Last updated on: November 17, 2021, 01:13h.
When Full House Resorts submitted its proposal to the Indiana Gaming Commission (IGC) for the Vigo County casino license, the Las Vegas-based gaming company said a four-star hotel with a “unique architectural design” would be part of the $250 million development. However, a lawyer claiming to represent a famous Brazilian architect has told the Indiana Gaming Commission that that’s not the case.
On Friday, Mariana Mello, a partner with Sao Paolo-based Mello Advogados Associados, sent the Indiana Gaming Commission a letter stating that the semi-circular shaped hotel that’s part of Full House’s proposed American Place Casino in Terre Haute is “a shameless copy” of a hotel in the Brazilian capital designed by Ruy Ohtake more than 20 years ago.
Ohtake was the architect for Hotel Unique, which opened in 2003. Mello said Ohtake came up with the round building supported by side gables.
The 95-room hotel, according to a 2014 New York Times review, provides “a pleasant and peculiar experience for guests looking for something out of the ordinary.”
Mello said Ohtake learned about the Full House project last week and in the letter accused Los Angeles-based architectural firm JERDE of plagiarism as Ohtake has copyrighted his design. She added no one ever sought Ohtake’s approval.
…the project presented to this company is a shameless copy of the architectural project of the Notifier (Ohtake),” Mello wrote. “Worse than that, it’s a messy copy, with gross changes to the original design that, however, aren’t able to hide the improper copy made.”
Messages to Mello, Full House, and JERDE were not returned.
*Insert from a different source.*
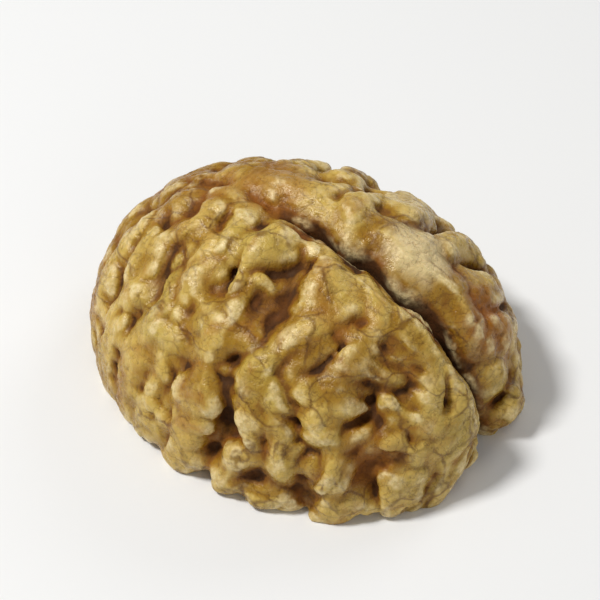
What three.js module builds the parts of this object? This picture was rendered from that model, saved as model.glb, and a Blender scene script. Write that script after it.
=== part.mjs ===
// Half a walnut kernel, as it comes out of a cracked shell: one piece, lying on its rim with the
// outer, wrinkled face up. Millimetres, +Z up. The tip points to -X and the cleft base to +X, and
// the two lobes lie to -Y and +Y. The origin is on the resting plane, under the middle.
import * as THREE from "three";

// Driving dimensions.
const kernelLength = 33;
const kernelWidth = 27.4;
const kernelHeight = 14.6;
const gridStep = 0.88; // spacing of the lattice that the surface is drawn from

// The envelope that the crests of the folds touch.
const halfLength = kernelLength / 2;
const halfWidth = kernelWidth / 2;
const rimHeight = 1.7; // middle of the rim above the resting plane
const domeHeight = kernelHeight - rimHeight;
const baseBroadening = 0.09; // how much wider than the tip end the base end is

// The ribs: each leaves the spine as a trunk and forks into two branches on the way to the rim.
const ribsPerLobe = 9;
const rib = {
  radius: 1.32,
  forkRadius: 1.12,
  startReach: 0.62, // how far along the spine the outermost ribs start
  endReach: 0.97, // and how far along the rim they end
  startAngle: 7, // degrees from the crown
  forkAngle: 38,
  forkSpread: 0.052, // of each branch from the line of the trunk
  single: 0.22, // the share of ribs that don't fork
  trunkBeads: 5,
  branchBeads: 8,
  beading: 0.17, // how much the beads swell and shrink by turns
};

// The short folds in the gaps between the ribs, in rows from the tip to the base.
const islet = {
  radius: 0.85,
  sunk: 0.95, // below the crests of the ribs
  rows: 5,
  perRow: 12,
  reach: 0.86, // of a row, towards the tip and the base
  highest: 18, // degrees from the crown, where the rows start
  lowest: 82,
};

// The other folds of the outer face.
const rimRadius = 1.4;
const rimInset = 2.0;
const spineRadius = 1.3;
const spineOffset = 1.6; // from the midline
const furrowDepth = 1.8; // from the crests down to the core
const wallDepth = 3.7; // from the crests down to the roof of a hollow, where that is thinnest
const creaseRound = 0.2; // how softly two folds meet
const wrinkleDepth = 0.45;
const knobDepth = 0.18;
const shellRound = 1.25; // how gently the crests flatten against the shell
const coreFloor = 1.3; // underside of the core above the resting plane
const restDepth = 0.45; // flattened off the lowest crests, where the kernel rests
const sway = { across: 0.75, up: 0.3, length: 13 }; // the slow wander of all folds
const ripple = { across: 0.32, up: 0.2, length: 5 }; // and the quick one
const seed = 1957;

// Where the face is calm: a place and its reach.
const calmSpots = [
  { x: -2.5, y: 2.6, z: 13.8, reach: 3.4 },
  { x: 7, y: 3.6, z: 12.4, reach: 3.2 },
];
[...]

Full House Presents Proposal Wednesday
Full House is one of four companies that will give presentations to the IGC at a meeting Wednesday afternoon in Indianapolis. The commission is scheduled to vote on an applicant that would receive the license for the state’s 13th casino, pending the outcome of an appellate hearing involving the previous license holder.
The commission voted to not renew the license of Lucy Luck in June after the company failed to make substantial progress on a proposed Hard Rock Rocksino after getting the license in May 2020. Terre Haute businessman Greg Gibson, who founded Lucy Luck, filed the appeal in the state’s Office of Administrative Law Proceedings. An administrative law judge issued a stay on the IGC’s decision while the case is being considered.
Others applying for the license include Hard Rock International, Churchill Downs Incorporated, and Premier Gaming Group.
Design Change May Not Pose Problems
In the letter to the IGC, Mello warns the IGC that it “must refrain from accepting, disclosing, or carrying out the work” presented by Full House or risk “being co-responsible for the plagiarism.”
However, if Full House were to be picked, it may not necessarily be an issue if the company was forced to go in a different direction with the hotel.
IGC Deputy Director Jenny Reske told Casino.org that the commissioners have “broad discretion on how to weigh the different factors” when selecting an applicant. What the IGC requires is that licensees end products “are substantially the same” as what they proposed.
“If the capital investment remains the same, and they’re proposing a four-star hotel, if that would remain the same, then I don’t think the commissioners would find the specific design details material enough to cause action,” she said.
The four-star hotel is a key part of Full House’s proposal. At a presentation in Terre Haute last month, company officials told residents that it was an amenity that the community lacked and would help draw visitors to the casino.
The 100-room four-star hotel would likely include such items as luxury furnishings, room service, and a full-service spa.